Fue, es cierto, una movilización de clase media y, lamentablemente, no concitó el entusiasmo de los más jóvenes. Con todo, su amplitud y su espontaneidad son un hito en un país poco propicio a la protesta masiva no clientelista y en torno a una causa no basada en el agravio particular. La convocatoria logró vencer las reticencias de quienes no se sentían cómodos marchando con personas de posiciones políticas y morales distintas. De derecha a izquierda, anduvieron por Reforma y por las avenidas principales de todo el país pro–vidas y pro–decisión, empresarios y profesores universitarios, los de Polanco y los de Coapa, los de Morelia y los de Campeche. La cantaleta de que fueron los conservadores los que salieron el domingo a la calle suena cansina, chirriante como los antiguos discos rayados. Y cientos de mexicanos por el mundo quisieron mostrar también su rechazo al intento de control electoral. Al final de cuentas, la ciudadanía mexicana sabe bien lo que son las elecciones simuladas.
Bien dice Nadia Urbinati que el populismo se transforma en otra cosa –en un autoritarismo o en una autocracia– cuando modifica la Constitución para concentrar el poder. En México la autocracia es imposible gracias a la no reelección, pero tenemos una larga historia de autoritarismo basado en el dominio de un partido hegemónico apoyado por el Ejército como para temer a la posibilidad de que los resultados electorales puedan quedar en manos de una sola fuerza política.
Después del domingo ha quedado claro que existe capacidad de resistencia social contra la regresión antidemocrática y el Presidente se ha dado cuenta y ha reconocido, a regañadientes, que su reforma está muerta. Eso no había ocurrido en todo lo que va del Gobierno.
Por supuesto que esto no significa que Morena vaya a ser indefectiblemente derrotada en las elecciones locales que vienen, ni que tenga perdida la carrera presidencial del 24, pero el tablero se ha movido y ahora hay espacio para una contraofensiva de la oposición, sobre todo de la no partidista, que puede cambiar los términos del juego durante los próximos meses.
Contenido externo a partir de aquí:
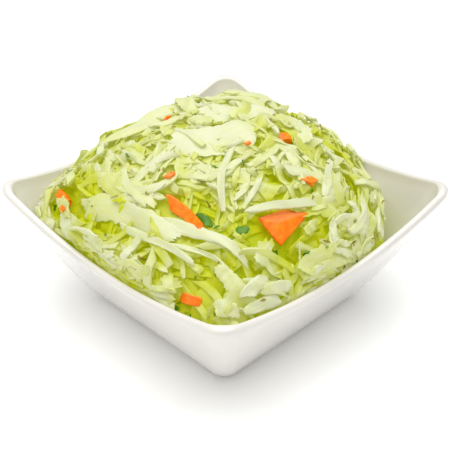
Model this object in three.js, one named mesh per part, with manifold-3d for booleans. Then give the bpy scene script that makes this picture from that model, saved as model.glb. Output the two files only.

Ahora sí es tiempo de pensar en propuestas programáticas y candidaturas viables para enfrentar al movimiento reaccionario de López Obrador.
Hay, además, otro juego entrelazado: el de la definición de las candidaturas de Morena. Los incentivos para romper van a aumentar sustancialmente en un partido construido en torno al tirón electoral de López Obrador en su momento ascendente. Los pleitos por la herencia no suelen terminar bien y los posibles beneficios de optar por la salida pueden ser más altos que los de someterse a la lealtad.
El hecho es que ha comenzado el declive del fenómeno político más relevante en el México del siglo XXI. Lo malo es que los riesgos de derrumbe son muy altos y la reacción del Júpiter tonante va a ser iracunda y desquiciada. La ciudadanía que se movilizó el domingo de manera pacífica y ejemplar debe ser el dique para contener las pasiones desbordadas y garantizar la consolidación de un arreglo político donde quepamos todos en paz.